When I started my rotation, I got a slow introduction. Lots of time for patient appointments. Arguably too much time. I was getting bored going into my second week, and started asking to see more patients. Then I got ramped up to a full schedule in my third week. It. Was. Crazy. I managed to keep up with my schedule, yet only at the expense of my note-writing. On the busier days, I was at the clinic hours afterwards finishing my notes and completing other paperwork.

Nevertheless, I mostly kept my head above water and I'm fairly proud of that fact. At the end of my block, I was handling a workload roughly what I can expect as an early PGY-2 and while I wasn't nearly as consistent or efficient as the PGY-2's in the office (who were nothing short of amazing), I at least did the job. As I gain some more experience and familiarity, I'm hoping the late nights of note-writing well decrease.

That said, even my current "full schedule" pace is about half what it will be in full practice. Even with the advantages of a shorter lunch (currently I get over an hour, which I don't really need), lighter note requirements (my notes are detailed now, especially compared to the 2-3 lines most of my preceptors write), an extra exam room (I get a single room now), and no delays caused by checking with a preceptor, I'm nowhere near being able to operate at full speed. Yet, I've got 25 more blocks, including many family medicine blocks, to get up to that pace, so there's still plenty of time.

3) Home Call is Not Like In-House Call

One of the interesting quirks to my residency program is that we do a full home call on our Family Medicine blocks. It's not particularly frequent (about one weeknight every 2 weeks and one weekend every 2 months) and in many Family Medicine centres, it wouldn't be too busy. Except at my centre. Our weekend call is Friday night through until Monday morning. I got at least two dozen calls during that time, some of which were simple and straight-forward, others which took a fair bit of time to sort out. Ended up having to do a fair bit of driving, either to see patients in clinic over the weekend or to visit patients in the nursing home we cover.

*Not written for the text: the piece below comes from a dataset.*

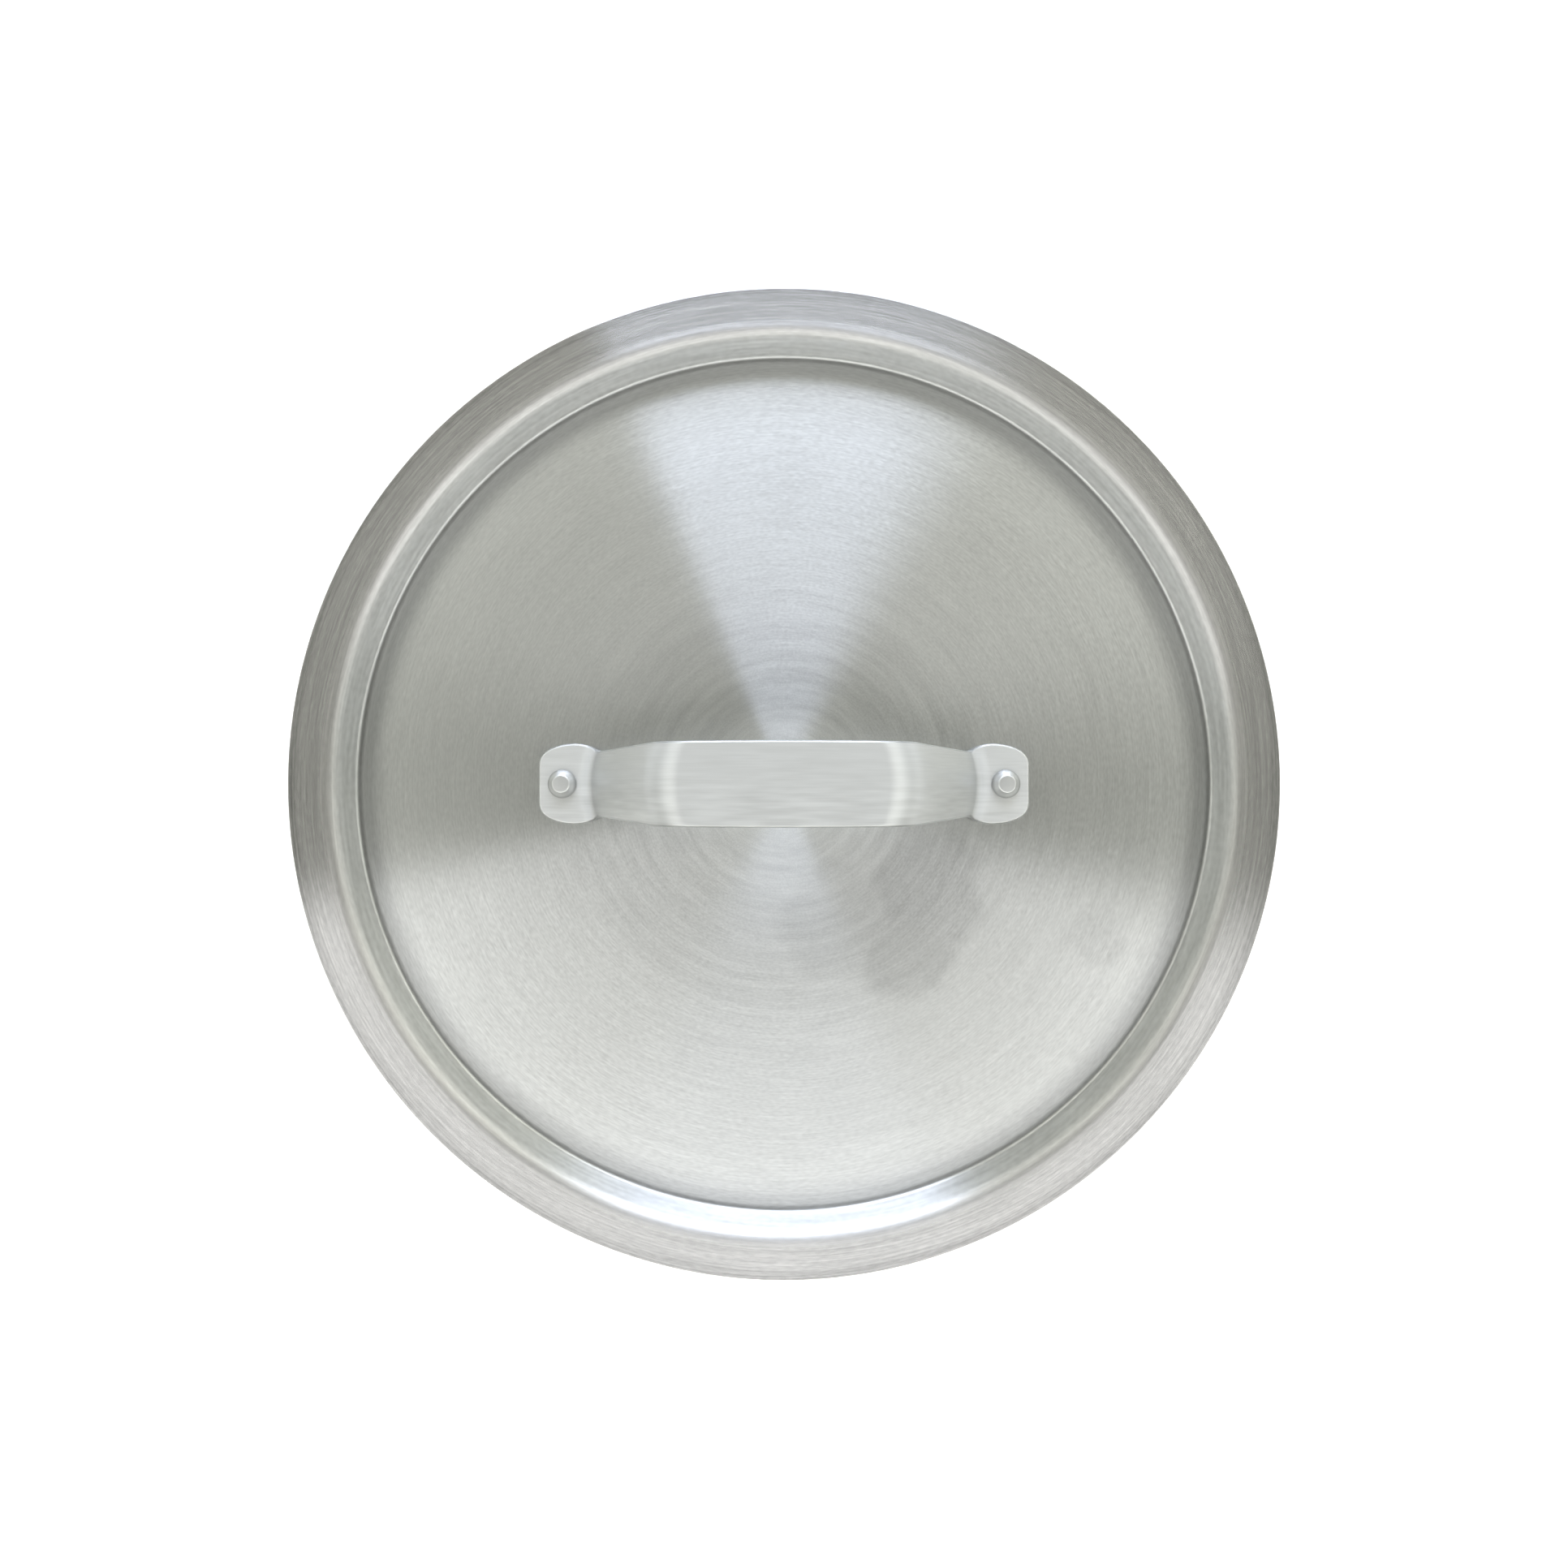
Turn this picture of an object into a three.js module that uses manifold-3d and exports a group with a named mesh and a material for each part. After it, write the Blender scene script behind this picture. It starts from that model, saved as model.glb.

The main advantage of home call is that you can still do life-stuff when you're not actively working. That's pretty great, since you can get a lot done if you don't get called often. It's way better than in-house call in that respect, where you're basically working a 24-hr shift that may involve some long breaks if you're lucky, but which doesn't allow you to do anything outside of the hospital. Yet, since my home call was over 60 hours long and was reasonably busy - during the day, I rarely got more than an hour off - I didn't get much opportunity to get anything done and developed some rather intense pager anxiety. It's surprisingly hard to "switch off" on the third day of being page-able at any time!

4) Conclusions

Overall, I'm enjoying residency more than I did medical school. There's a bit more independence and some clear ways to progress forward over time. Getting paid rather than paying insane amounts of tuition is a significant benefit, as finances are now slowly moving in the right direction. Month-long blocks rather than two week rotations provides a bit of stability, and the ability to take vacations provides some much-needed flexibility, though the schedule remains fairly hectic.

Life still isn't yet where I'd like it to be - I spend too much time at work or on work and don't have enough consistency or control over my own schedule to prioritize other aspects of living. I'll be glad to finally finish up in two years' time and to experience the supposed wonder of full, independent practice. Nevertheless, residency feels closer to my ultimate lifestyle goals than medical school did and what sacrifices are necessary feel more like they're in the service of meaningful progress than they did as a medical student.